Why explicit uncertainty improves decisions

When uncertainty is explicit, you can build policies that are sensitive to risk and not just averages. For example, a safety stock policy can use quantiles of a ranvar rather than a fixed multiplier. A price optimization can evaluate value curves rather than a single point estimate. Envision makes these approaches practical because the distributions and functions are native types, not external artifacts.

Combining uncertainty with decisions

The real power comes from combining uncertainty with value. A ranvar can be transformed into a zedfunc through reward functions, and a zedfunc can be optimized to select a decision. This is the underlying logic of many supply chain recipes: you want the decision that maximizes expected value under uncertain outcomes.

This is also why Envision avoids hiding uncertainty behind a single forecast. When you keep the distribution, you can test the robustness of a decision and decide whether it is worth the risk.

Communicating uncertainty is part of the job

A model that understands uncertainty is only useful if the uncertainty is communicated. In Envision, you can surface quantiles, service levels, or risk bands directly in the dashboard. That makes the trade-offs visible to decision makers and reduces the temptation to treat a forecast as a guaranteed outcome.

This is not only about transparency.
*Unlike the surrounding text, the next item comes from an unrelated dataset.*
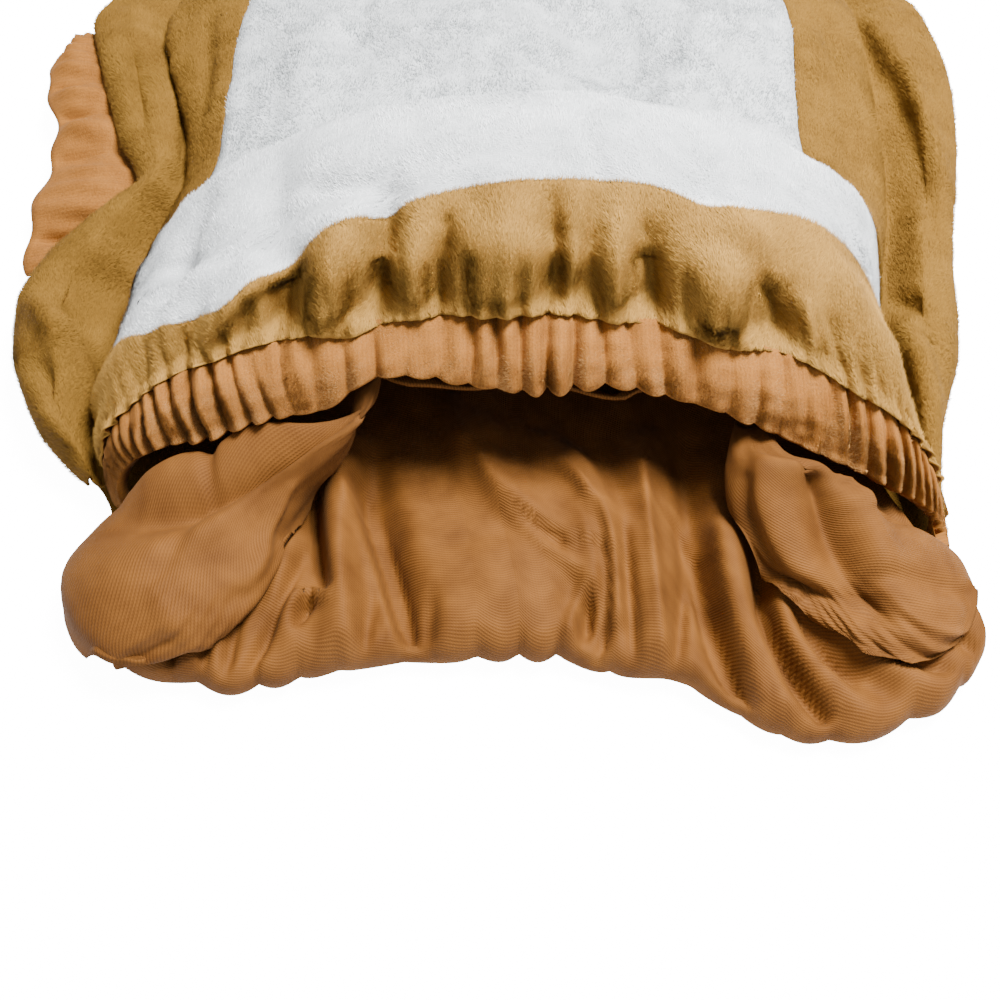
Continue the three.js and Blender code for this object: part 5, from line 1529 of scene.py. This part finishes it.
# %% Every shell is a sheet of cloth on the root
for node, (thing, slot) in shells.items():
    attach(thing, "root")
    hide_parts(node)
    extra = piles.get(node, [])
    for more in extra:
        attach(more, "root")
    wide, long = FLAT[node]
    area = thing["cloth_mm2"] / 1e6
    print(f"{node}: cloth {area:.4f} square m, cut {wide * long:.4f}")
    held = "gathered" if "casing" in node or "arm" in node else "laid"
    area = min(area, wide * long)

# %% [markdown]
# ## The table and the light
# The photo's table is pure white. A white floor lit like the vest renders grey, so it also glows, but
# only for the camera, and no glow falls on the cloth. One large lamp stands nearly above, a little
# behind and to the right. From there it can't shine into the hem, so the mouth stays as dark as it is.

# %% A white table
FLOOR_GLOW = 14
floor_mesh = bpy.data.meshes.new("floor")
floor_mesh.from_pydata([(-3, -3, 0), (3, -3, 0), (3, 3, 0), (-3, 3, 0)], [], [(0, 1, 2, 3)])
floor = bpy.data.objects.new("floor", floor_mesh)
bpy.context.collection.objects.link(floor)
floor.location.z = -0.0003
floor_material, floor_tree, floor_shader = new_material("floor_white", 0.9)
floor_shader.inputs["Base Color"].default_value = (0.75, 0.75, 0.75, 1)
light_path = floor_tree.nodes.new("ShaderNodeLightPath")
glow = math_node(floor_tree, "MULTIPLY", light_path.outputs["Is Camera Ray"], FLOOR_GLOW)
floor_shader.inputs["Emission Color"].default_value = (1, 1, 1, 1)
floor_tree.links.new(glow, floor_shader.inputs["Emission Strength"])
floor_mesh.materials.append(floor_material)

# %% A soft sky and one lamp
world = bpy.data.worlds.new("world")
world.use_nodes = True
sky = world.node_tree.nodes["Background"]
sky.inputs["Color"].default_value = (0.96, 0.98, 1, 1)
sky.inputs["Strength"].default_value = 0.62
bpy.context.scene.world = world


def area_light(name, place, target, size, energy):
    light = bpy.data.lights.new(name, "AREA")
    light.size, light.energy = size, energy
    thing = bpy.data.objects.new(name, light)
    bpy.context.collection.objects.link(thing)
    thing.location = place
    way = np.array(target, float) - np.array(place, float)
    way /= np.linalg.norm(way)
    thing.rotation_euler = (math.acos(-way[2]), 0, math.atan2(way[0], -way[1]))


area_light("key", place=(0.32, 0.04, 1.0), target=(0, -0.02, 0), size=0.4, energy=55)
It also helps change management, because stakeholders can see how the model behaves under different scenarios rather than trusting a single number.

Why this matters in practice

Supply chain decisions are rarely about a single outcome. They are about balancing service level, inventory risk, and cost. Envision treats uncertainty as data so that those trade-offs remain explicit all the way to the dashboard. The language is designed to keep the uncertainty visible, so that the final decision can be justified, audited, and improved over time.